Regardless which you choose, just get rid any boxes of iodine-added industrial table salt you may still have.
- Either toss your salt shaker completely or else limit it to your dining table. Instead use a small dish, sometimes called a salt cellar. See our article dedicated to tell you why using a dish of salt instead of a shaker can make your food better.
- Salt draws out moisture. This is a good thing when you add salt to a bowl of cut, in-season Jersey tomatoes; a big pinch of salt to a bowl of 2 or 3 cut-up tomatoes will pull out the bright, acid juice and then all you need is a drizzle of olive oil and some turns of a pepper mill to have an amazing tomato salad (add pieces of celery, English cucumber and red onion for crunch).
- Salt draws out moisture.
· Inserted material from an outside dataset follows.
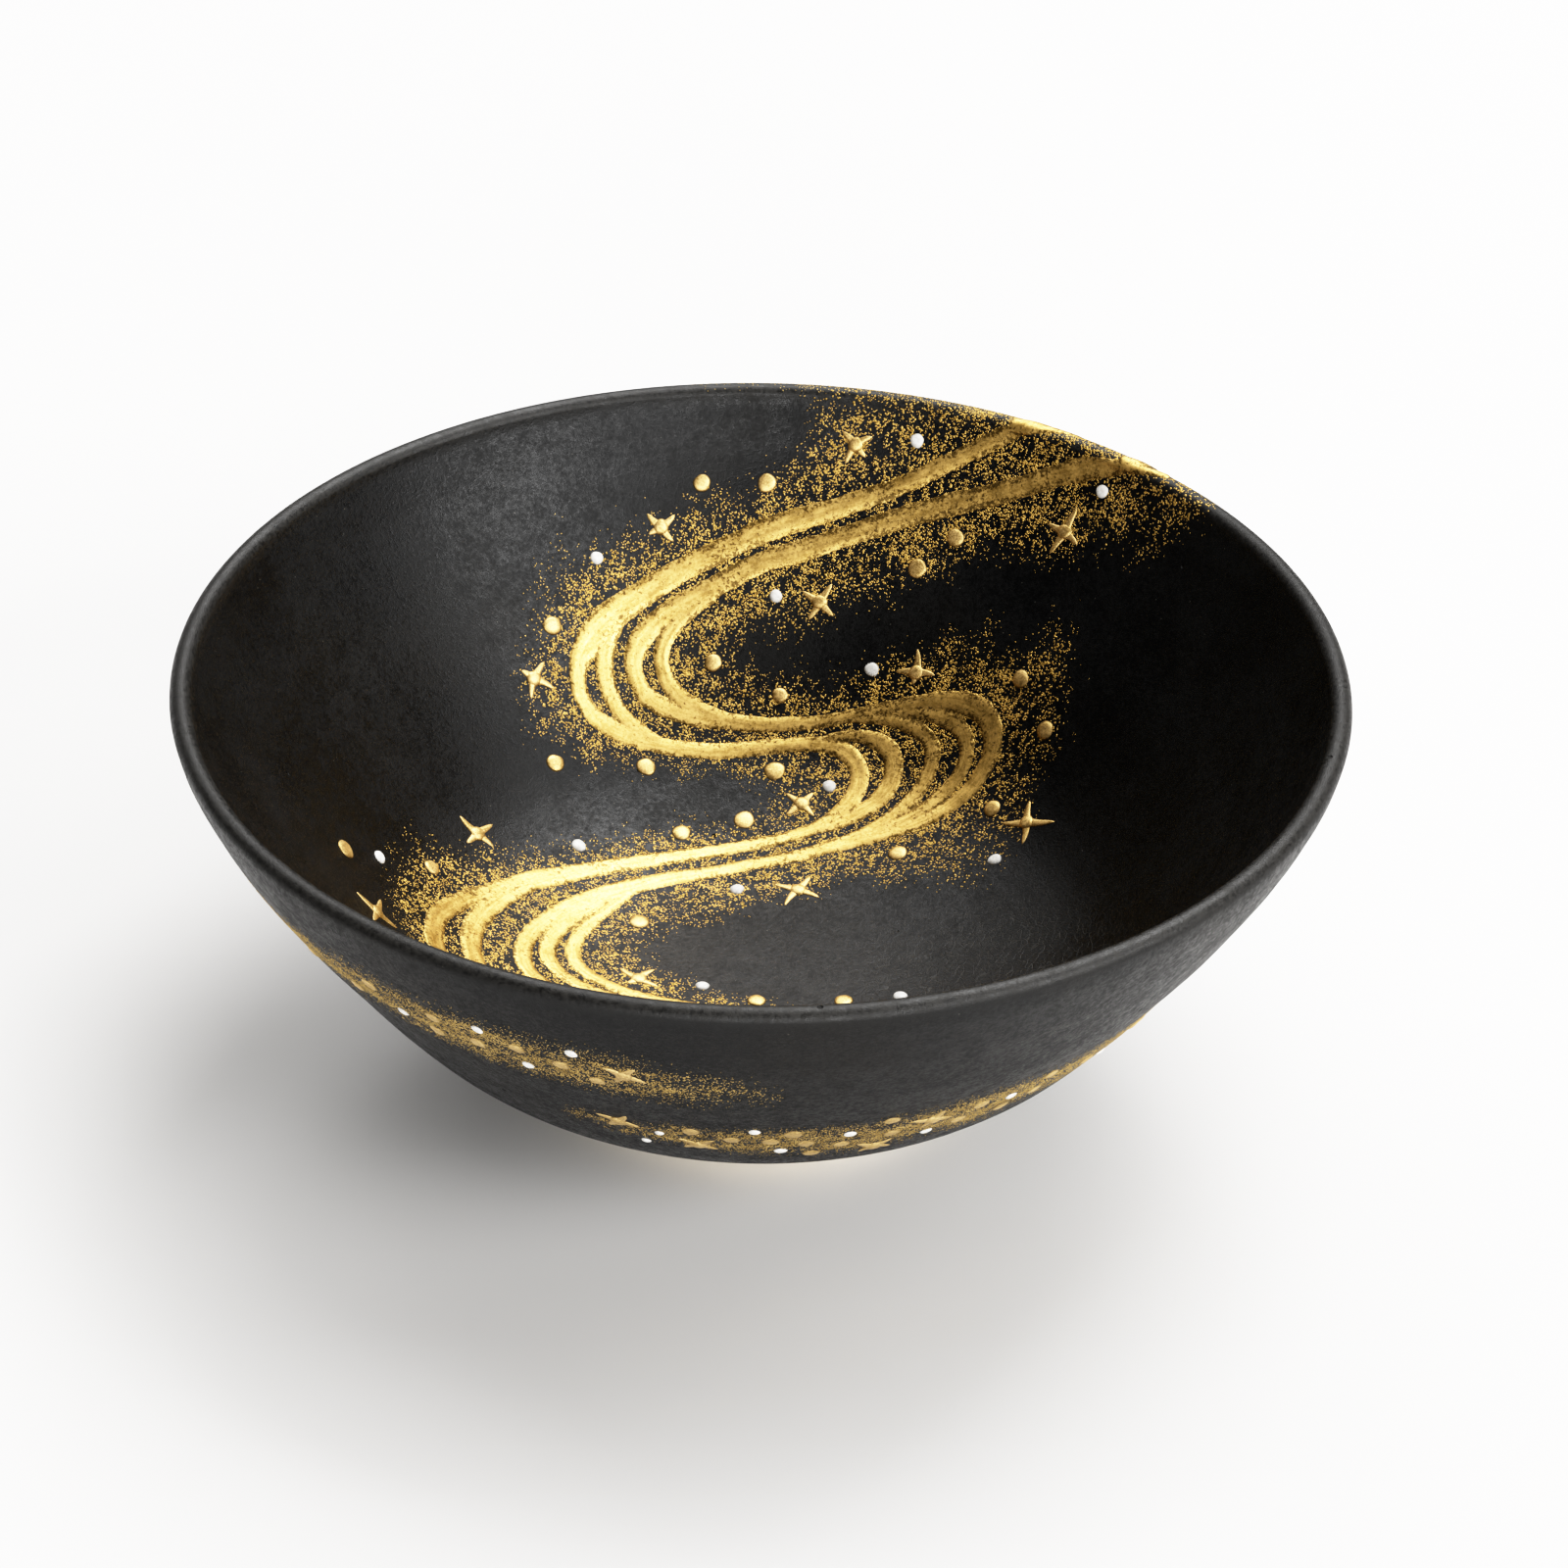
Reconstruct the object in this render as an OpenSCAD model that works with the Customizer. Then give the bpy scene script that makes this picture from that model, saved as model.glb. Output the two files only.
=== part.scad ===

This is a bad thing when you don't want it. For example, if you're sautéing mushrooms, don't add salt until the end or else the mushrooms will excrete lots of water, making it hard to get a brown, crispy surface. Likewise, only salt meat just before cooking or else the salt will draw out juices, making the surface wet and hard to brown.
- When cooking pasta, add lots of salt to the water so that it tastes like the sea. This will flavor the pasta without making it salty.
- If you're cooking a whole fish or a game bird in a salt crust, use kosher salt; some recipes will call for adding egg whites to the salt to help hold the crust in shape.
- If you are making a sauce or gravy by reducing a liquid in which you've cooked meat, such as a pot roast, be very light handed with the salt until you taste at the end. This is because the process of reduction will intensify everything, including the saltiness.
- Some grains and legumes can get tough if they're salted too soon. Salt them when they're nearly finished, not at the start of cooking.
You can always add salt but you can't take it away (I've heard about that trick of putting a potato in something that's over-salted; I'd rather avoid the problem to begin with). Add salt gradually and keep tasting before you add more.